> **DATASET CONTENT**:
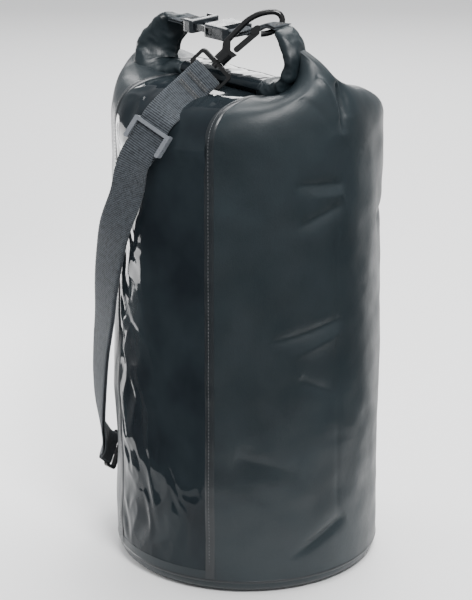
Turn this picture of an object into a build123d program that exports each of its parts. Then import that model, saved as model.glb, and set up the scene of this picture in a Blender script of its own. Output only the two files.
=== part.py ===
from build123d import *
import os
from math import atan2, cos, degrees, radians, sin

# Roll-top dry bag: a welded tarpaulin tube with a clear window, its mouth rolled down and
# buckled into a carrying loop, and a webbing shoulder strap with a snap hook at each end.
# Frame: origin at the centre of the base on the ground, +Z up, the rolled mouth along X,
# the window towards -Y. All sizes in millimetres.

# ---- bag ----
bag_radius = 126.0
base_radius = bag_radius - 7.0
base_round = 14.0          # height of the rounding round the bottom edge
base_sagitta = 2.5
side_height = 426.0        # straight wall, up to the shoulder
shoulder_rise = 36.0       # from the top of the straight wall to the ridge under the roll
wall = 1.2
base_thickness = 1.6
binding_lift = 1.0
binding_height = 8.0
tape_thickness = 0.7
tape_width = 8.0
window_half = 57.5
window_centre = 5.5           # the window sits a little to one side of the front
window_sill = 18.0         # height of the window's lower edge
skin_gap = 0.12            # between two skins that lie on each other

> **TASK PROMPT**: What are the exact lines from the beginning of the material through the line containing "from math import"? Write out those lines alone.

> **EXERCISE RESPONSE**:
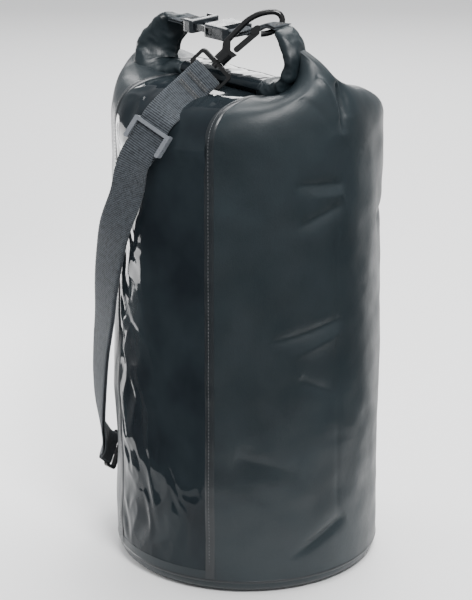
Turn this picture of an object into a build123d program that exports each of its parts. Then import that model, saved as model.glb, and set up the scene of this picture in a Blender script of its own. Output only the two files.
=== part.py ===
from build123d import *
import os
from math import atan2, cos, degrees, radians, sin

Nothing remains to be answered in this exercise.